A popular music band created the song “How Silly I am”, an anthem of frustration for the jobless and by far the most educated generation ever in Portugal. The result was a demonstration of 300,000
If told this way, no one would really believe the story. A popular music band called Deolinda sings a previously unrecorded song at a concert and few weeks later it mobilises an entire generation into organising the largest demonstration to have taken place in Portugal in the last thirty years: more than 300,000 people peacefully gathered in the streets. This sounds somewhat outdated, like an old story imbued with revolutionary romanticism, difficult to happen under the cynicism of the 2000s. But as it happens, it really did take place.

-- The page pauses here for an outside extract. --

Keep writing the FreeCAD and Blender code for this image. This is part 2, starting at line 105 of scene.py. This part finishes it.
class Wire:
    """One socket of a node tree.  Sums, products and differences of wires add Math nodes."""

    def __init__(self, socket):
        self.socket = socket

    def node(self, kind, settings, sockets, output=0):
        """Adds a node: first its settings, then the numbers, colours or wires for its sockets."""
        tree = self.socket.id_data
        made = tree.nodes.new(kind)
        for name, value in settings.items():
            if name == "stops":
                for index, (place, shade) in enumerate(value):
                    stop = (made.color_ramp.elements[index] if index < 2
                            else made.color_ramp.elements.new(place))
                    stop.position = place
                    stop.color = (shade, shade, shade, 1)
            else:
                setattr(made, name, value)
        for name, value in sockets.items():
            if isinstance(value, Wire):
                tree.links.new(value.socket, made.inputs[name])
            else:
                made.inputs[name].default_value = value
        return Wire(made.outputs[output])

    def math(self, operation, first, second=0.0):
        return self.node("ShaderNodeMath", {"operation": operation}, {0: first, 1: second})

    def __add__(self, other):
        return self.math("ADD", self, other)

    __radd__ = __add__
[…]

Pedro, Marta, Carolina, Daniel. They all made their way to Avenida da Liberdade, one of Lisbon’s most central and emblematic avenues, to demonstrate against the precarious conditions of what was called by many “the lost generation” – the most educated, yet most unemployed generation ever.
Deolinda is a new band which has somewhat reinvented the heritage of Portuguese popular music – a mix between traditional fado (‘fate’) and gleeful folklore – into an anthem for those who do not identify themselves with their parents’ underlying pessimism.

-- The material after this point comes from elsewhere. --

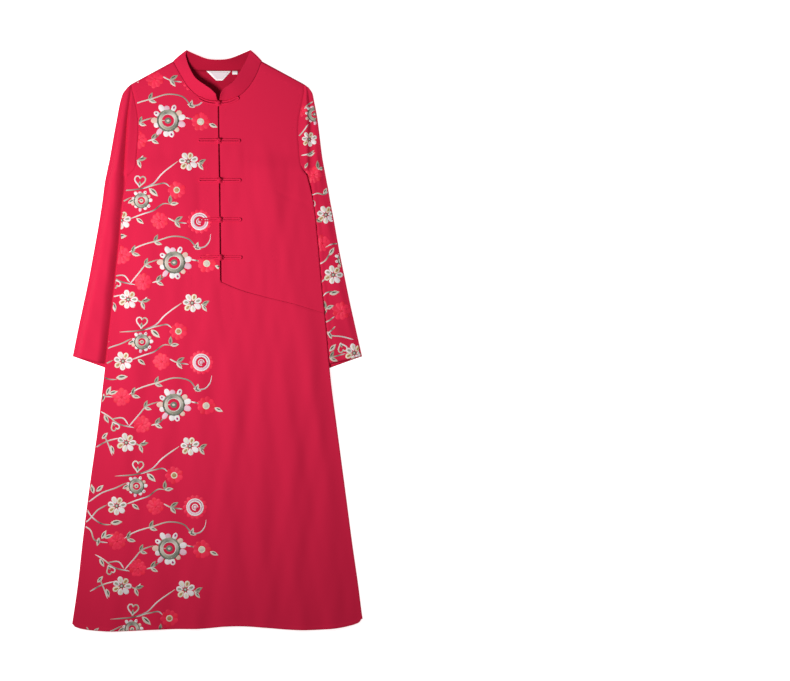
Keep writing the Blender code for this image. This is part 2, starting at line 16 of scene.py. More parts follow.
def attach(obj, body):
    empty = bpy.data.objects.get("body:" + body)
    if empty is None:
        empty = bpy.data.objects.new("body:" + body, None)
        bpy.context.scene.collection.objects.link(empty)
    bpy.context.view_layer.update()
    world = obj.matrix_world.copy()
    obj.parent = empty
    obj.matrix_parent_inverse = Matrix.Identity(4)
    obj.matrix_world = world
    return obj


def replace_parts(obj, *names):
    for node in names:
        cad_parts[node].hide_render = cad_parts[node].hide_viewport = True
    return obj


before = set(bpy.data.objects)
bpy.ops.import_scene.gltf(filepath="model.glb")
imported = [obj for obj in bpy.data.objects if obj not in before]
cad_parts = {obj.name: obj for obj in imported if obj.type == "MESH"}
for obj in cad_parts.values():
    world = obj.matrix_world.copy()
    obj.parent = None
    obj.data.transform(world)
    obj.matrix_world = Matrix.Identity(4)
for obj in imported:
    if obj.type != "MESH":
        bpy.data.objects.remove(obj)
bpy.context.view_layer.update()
MM = 0.001
print("solids:", ", ".join(sorted(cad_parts)))

# %% [markdown]
# ## The measures of the dress
#
# A pattern cutter would write the dress down as a few short tables of widths at given heights.
# LEFT and RIGHT are as seen from above, so LEFT is the wearer's right. All rows are millimetres,
# with y measured from the middle of the dress towards the collar.

# %% The pattern's tables
LEFT, RIGHT = -1, 1
CLOTH = 1.2 * MM
COLLAR_WALL = 1.6 * MM
SEAM = 0.3 * MM
PLACKET = 3.4 * MM
UNDERARM_Y, COLLAR_Y, HEM_CORNER_Y, DIAGONAL_TOP_Y = 360 * MM, 515 * MM, -603 * MM, 127 * MM
SIDE_WRAP, UNDERARM_WRAP, WRAP_TAPER = 15 * MM, 2.6 * MM, 70 * MM


def table(*rows):
    """Rows of millimetres as an array of metres."""
    return np.array(rows) * MM


# How far the side edges stand from the middle line: y, left, right
BODY_SIDES = table(
    (-640, 319.0, 321.0), (-603, 313.2, 315.0), (-532, 303.0, 305.8), (-442, 293.0, 292.9),
    (-353, 282.0, 281.2), (-288, 273.2, 272.6), (-199, 260.5, 260.8), (-88, 246.9, 246.5),
    (38, 232.7, 235.0), (140, 221.4, 224.5), (225, 212.5, 217.0), (310, 204.7, 206.7),
    (360, 194.4, 194.5),
)
# The armholes, from the underarm to the shoulder: y, left, right
ARMHOLES = table(
    (360, 194.4, 194.5), (364, 188.5, 191.0), (371, 181.5, 186.0), (380, 177.8, 182.8),
    (396, 176.7, 180.0), (416, 175.3, 178.2), (440, 173.3, 176.3), (464, 172.4, 176.0),
    (486, 173.6, 178.0), (507, 176.8, 182.4), (527, 181.0, 186.8), (543, 185.0, 189.2),
    (556.5, 188.4, 189.5),
)
# The hem of the front, from side to side: x, y
HEM = table(
    (-315, -610), (-310, -619), (-301, -624), (-286, -627.8), (-262, -630.6), (-229, -632.3),
    (-177, -630.9), (-142, -628.8), (-90, -627.2), (-20, -625.4), (14, -621.8), (49, -621),
    (101, -624), (154, -628.4), (200, -629.2), (241, -627), (262, -624.6), (284, -620.2),
    (299, -616), (308, -611.5), (315, -603),
)
# The front opening and the middle line below it: y, x
MIDDLE_LINE = table((-632, 0), (0, 6.5), (127, 8.2), (360, 5.3), (515, 2.6))
# The slanting seam from the foot of the opening to the right side: x, y
DIAGONAL = table((8, 127), (43.7, 112), (103.5, 94.6), (168.8, 78.3), (233, 57.6))
# The collar, from the front middle round the tip to the back middle:
# seam left x, seam right x, seam y, seam z, top left x, top right x, top y, top z
COLLAR = table(
    (1.2, 4.2, 520.0, 4.0, -2.0, 9.0, 534.0, 23.0),
    (-22.0, 26.5, 523.4, 4.0, -14.0, 16.0, 546.0, 23.5),
    (-43.0, 48.5, 533.6, 4.0, -30.0, 31.0, 557.0, 22.0),
    (-61.5, 66.5, 550.6, 4.0, -45.5, 42.0, 569.0, 19.5),
    (-75.5, 80.5, 571.5, 3.9, -57.5, 52.5, 588.0, 16.0),
    (-86.5, 89.5, 590.5, 3.8, -64.5, 62.0, 605.5, 12.5),
    (-92.8, 93.2, 602.0, 3.5, -68.0, 69.0, 622.0, 10.5),
    (-95.2, 96.0, 607.4, 2.7, -65.6, 72.2, 630.2, 9.0),
    (-95.2, 96.0, 607.4, 1.5, -66.5, 71.4, 630.6, 7.2),
    (-90.6, 91.4, 603.6, 1.0, -60.5, 65.0, 628.0, 6.5),
    (-70.0, 72.0, 592.8, 1.0, -43.0, 47.0, 620.0, 8.5),
    (-38.0, 41.0, 588.6, 1.0, -22.0, 26.0, 611.8, 12.0),
    (2.3, 2.3, 588.0, 1.0, 2.3, 2.3, 609.2, 14.0),
)
NECK_SIDE, NECK_BACK = 7, 8  # rows of COLLAR that the front and back panels meet
# The sleeves' outer fold, and the inner fold that the body hides: y, left, right
SLEEVE_OUTER = table(
    (-34.8, 314.0, 314.0), (25, 302.0, 300.5), (80, 290.2, 288.2), (136, 278.5, 276.6),
    (190, 268.5, 265.5), (230, 261.3, 258.3), (268, 254.8, 251.5), (300, 249.8, 245.4),
    (328, 246.3, 240.6), (348, 243.3, 236.8), (360, 240.9, 234.6), (393, 233.9, 228.4),
    (438, 226.0, 222.6), (484, 217.5, 216.7), (522, 209.8, 209.4), (538, 204.4, 205.9),
    (550, 195.0, 197.5),
)
SLEEVE_INNER = table(
    (-57.5, 210, 212), (6, 192, 193), (68, 175, 176), (128, 158, 159), (186, 141, 142),
    (230, 128, 129), (270, 118, 119), (302, 124, 125), (330, 148, 149), (350, 178, 179),
)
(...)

This story is almost an idealistic one: in one of Deolinda‘s many concerts when touring around Portugal, Ana Bacalhau, the female lead singer, introduced their new song “Parva Que Sou” (How Silly I Am), about the drama of a frustrated, over-qualified generation and their traumatic experiences in a labour market unprepared to receive them. Seemingly, all those who have suffered through the agonies of non-paid internships and years of €500-a-month wages, suddenly developed class conscience, giving rise to a new movement in Portuguese society which was to be organised and promoted by four precarious workers.

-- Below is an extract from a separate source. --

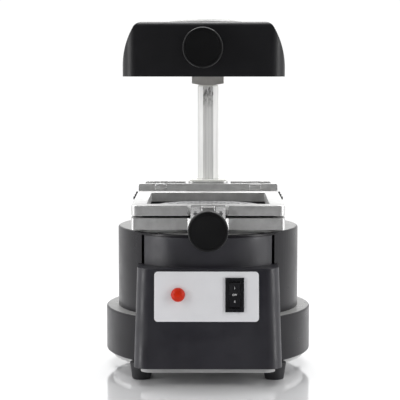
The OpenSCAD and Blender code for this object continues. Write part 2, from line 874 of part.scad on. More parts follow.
module platen() {
    face_t = 3;
    side = 3;
    boss = 5.6;
    pitch = (platen_screw_ring - boss - 1.4) / ring_n;
    color([0.62, 0.63, 0.64]) place() difference() {
        union() {
            difference() {
                translate([0, 0, platen_seat]) cylinder(r = platen_r, h = platen_top - platen_seat);
                translate([0, 0, platen_seat - past])
                    cylinder(r = platen_r - side, h = platen_top - face_t - platen_seat + past);
            }
            at_platen_screws()
                translate([0, 0, platen_seat]) cylinder(r = boss, h = platen_top - platen_seat - 1);
        }
        at_platen_screws() {
            translate([0, 0, platen_seat - past]) cylinder(r = screw_r + press, h = platen_top);
            translate([0, 0, platen_top - screw_sunk]) cylinder(r = screw_head + press, h = 2 + past);
        }
        for (k = [0 : ring_n])
            for (j = [0 : max(6 * k - 1, 0)])
                rotate([0, 0, k == 0 ? 0 : (j + 0.5) * 60 / k])
                    translate([k * pitch, 0, platen_top - 2 * face_t])
                        cylinder(r = hole_r, h = 3 * face_t, $fn = 24);
    }
}

module platen_screws() {
    color([0.70, 0.71, 0.73]) place() at_platen_screws() {
        translate([0, 0, deck_under]) cylinder(r = screw_r, h = platen_top - deck_under - 1);
        translate([0, 0, platen_top - screw_sunk]) cylinder(r = screw_head, h = screw_sunk - fit);
    }
}

// Post

module post() {
    color([0.74, 0.75, 0.76]) place() difference() {
        union() {
            post_prism(0, socket_z, post_top);
            translate([0, post_y, post_top - past]) cylinder(r = pivot_r, h = journal_top - post_top + past);
            translate([0, post_y, journal_top - past]) cylinder(r = thread_r, h = thread_l + past);
        }
        translate([0, post_y, socket_z - past]) cylinder(r = post_bore, h = journal_top);
    }
}

module post_screws() {
    color([0.30, 0.31, 0.33]) place()
        for (z = clamp_zs)
            translate([0, 0, z]) {
                along_y(bolt_r, post_y + post_w / 2 + press, housing_back - 2);
                along_y(bolt_head, housing_back - 5, housing_back - 0.6);
            }
}

module heater_lead() {
    start_z = socket_z - 4;
    color([0.10, 0.10, 0.10]) swung() {
        translate([0, post_y, start_z]) cylinder(r = lead_r, h = lead_top - start_z);
        translate([0, post_y - lead_bend, lead_top])
            rotate([90, 0, 90])
                rotate_extrude(angle = lead_turn)
                    translate([lead_bend, 0]) circle(r = lead_r);
        lead_sleeve(sleeve_r, 0);
    }
}

// Sheet frame and carriage

// A rubber seal, or its groove, slack wider than the seal on each side
module seal_ring(slack, z0, z1) {
    inner_x = window_hx + gasket_in - slack;
    inner_y = window_hy + gasket_in - slack;
    out_y = inner_y + gasket_w + 2 * slack;
    window_frame(inner_x + gasket_w + 2 * slack, -out_y, out_y, 4, inner_x, inner_y, z0, z1);
}

module at_carriage_screws() {
    for (x = carriage_screw_xs)
        translate([x, 0, frame_z + 4.6]) children();
}

module lower_frame() {
    color([0.78, 0.79, 0.80]) place() difference() {
        window_frame(frame_hw, -frame_front, bar_y, lower_corner, window_hx, window_hy, frame_z, frame_top);
        seal_ring(0.1, frame_top - gasket_deep, frame_top + past);
        at_carriage_screws() along_y(screw_r + press, bar_y - 14, bar_y + past);
        translate([0, 0, handle_z]) along_y(stem_r + fit, -frame_front - past, -frame_front + 4);
    }
}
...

João Labrincha, one of the organisers of the movement “Geração à Rasca” (afflicted generation), wanted to “provide the younger generation an active voice in society”, he stated to the Portuguese newspaper Público. Not surprisingly, he chose one of the most powerful tools presently available to motivate people and bring them together: social networks, i.e., Facebook. This newly-founded movement received surprising feedback from all sectors of society, managing to bring together hundreds of thousands of people in a spontaneous demonstration, with no links to any of the existing political parties.